I think that's why I haven't posted much about the progress of this journey ~ the last of the labeled "Finding Myself" posts being almost a year and a half ago; I hate using that term and felt like a big hypocrite. But I am thankful for putting one foot in front of the other on this journey, because I definitely have discovered things about myself over these past couple of years and the majority of them have been about relationships and how I interact ~ or don't interact ~ with others.
I have learned that sometimes, while trying to not be too quick to come to my own defense that I can be too slow to come to it. I definitely don't stand up for myself as often [or as strongly] as I should, and now I need to figure out how to change that. Because it needs to be changed. This is something I already started to realize awhile back but obviously haven't done much about it. Yet.
I have learned that I am very quiet in a group of people. Even in a group that I would think I would be very comfortable with ~ like at my own family dinners ~ I usually won't say much of anything unless I am spoken to. Now I need to understand why. Do I think that what I have to offer to the conversation isn't as important as everyone else's contributions? That nobody cares?
And even in smaller, intimate settings ~ sometimes even just one-on-one ~ I have learned I am not very talkative and open. I have no problem baring my heart and soul through writing [whether to a small audience in an email or a larger audience like this blog], but in a more vulnerable face-to-face circumstance, it is much harder for me to do. I often even struggle to simply make eye contact with people. I feel like they can see too much of me that I might not be quite ready to show them.
I have learned that I keep my opinions to myself [for the most part] when they differ from others...or at least when they differ from the majority. I need to learn that it is okay to be different than someone else; it doesn't make me wrong. And that when people debate their side of things, it isn't necessarily done in a spirit of attack. I need to figure out how to get comfortable with voicing my thoughts and how to receive other people's rebuttles without having my stomach in intense knots just because we're not on the same wave-length.
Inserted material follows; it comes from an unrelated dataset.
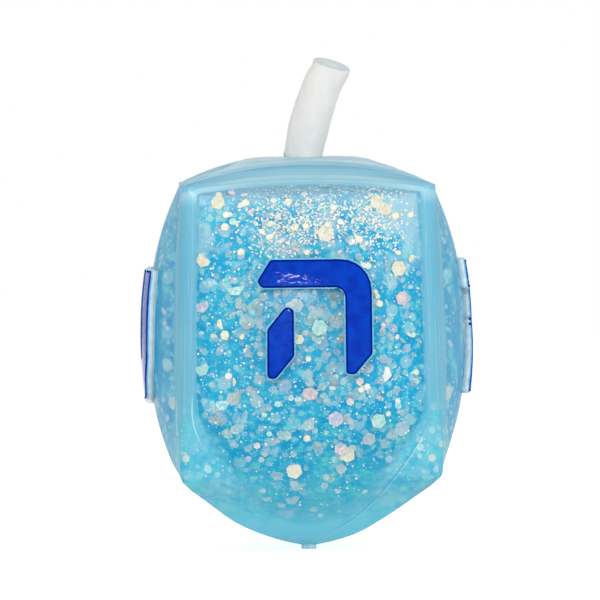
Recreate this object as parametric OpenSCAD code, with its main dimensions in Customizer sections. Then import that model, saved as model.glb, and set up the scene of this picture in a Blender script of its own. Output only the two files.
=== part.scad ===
// Squeezable dreidel: a clear rubber skin filled with tinted gel and hexagonal glitter.
// Units are millimetres. The origin is the point of the tip, +Z runs up the spin axis,
// and the face with the letter he looks along -Y. The gimel face looks along +X.

/* [Skin] */
// Half the width between two corner edges, at the upper corners
top_half = 22.4; // [20:0.1:26]
// Half the width between two corner edges, at the lower corners
low_half = 23.2; // [20:0.1:26]
// How far the middle of each face bows out beyond its corner edges
bulge = 5.6; // [3:0.1:8]
// Fullness of a face from corner to corner: 2 is an arc, more is flatter in the middle
face_fullness = 2.4; // [2:0.1:3.2]
// Height of the straight corner edges
edge_height = 53.2; // [44:0.1:64]
// Height of the lower corners over the end of the tip
low_corner_height = 12.5; // [10:0.1:16]
// Slope of the skin where it leaves the tip
tip_slope = 0.2; // [0.1:0.05:0.3]
// Rise from the upper corners to the roof crease over the middle of a face
crease_rise = 3.6; // [2.5:0.1:5]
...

I have learned that I can be a bit of a social hermit. There are times where I maybe feel a bit more outgoing in either smaller or larger groups of people and can let loose and really enjoy myself. But for the most part, I seem to shy away from most get-togethers. I have learned that I actually need to sometimes force myself to get out and do things. It's not anything personal against whoever it is that I am spending time with ~ it has to do with my own personal issues.
I have learned through all of these discoveries that I am even more insecure in relationships than I have ever thought. I don't think I used to always be like this. And I think I more-or-less know when and why it started.
And ~ I have learned, through all of this, who my real friends are. The ones who know about all of these insecurities of mine ~ some of them who knew about them before I even did because they know me better than I know myself ~ and aren't annoyed or put-off by them, but rather try and help me work through them. The ones who understand. Either because they themselves can relate, or just because they have a strong degree of empathy. The ones who I can talk to about these things over and over and over again and know that they won't get sick of me...because they know how important it is to me to work them out.
So yes ~ I am thankful for the journey that was laid out before me. For the distance I have already traveled, and the remaining path that is still out there waiting to be discovered.
"The road of life twists and turns and no two directions are ever the same. Yet our lessons come from the journey, not the destination."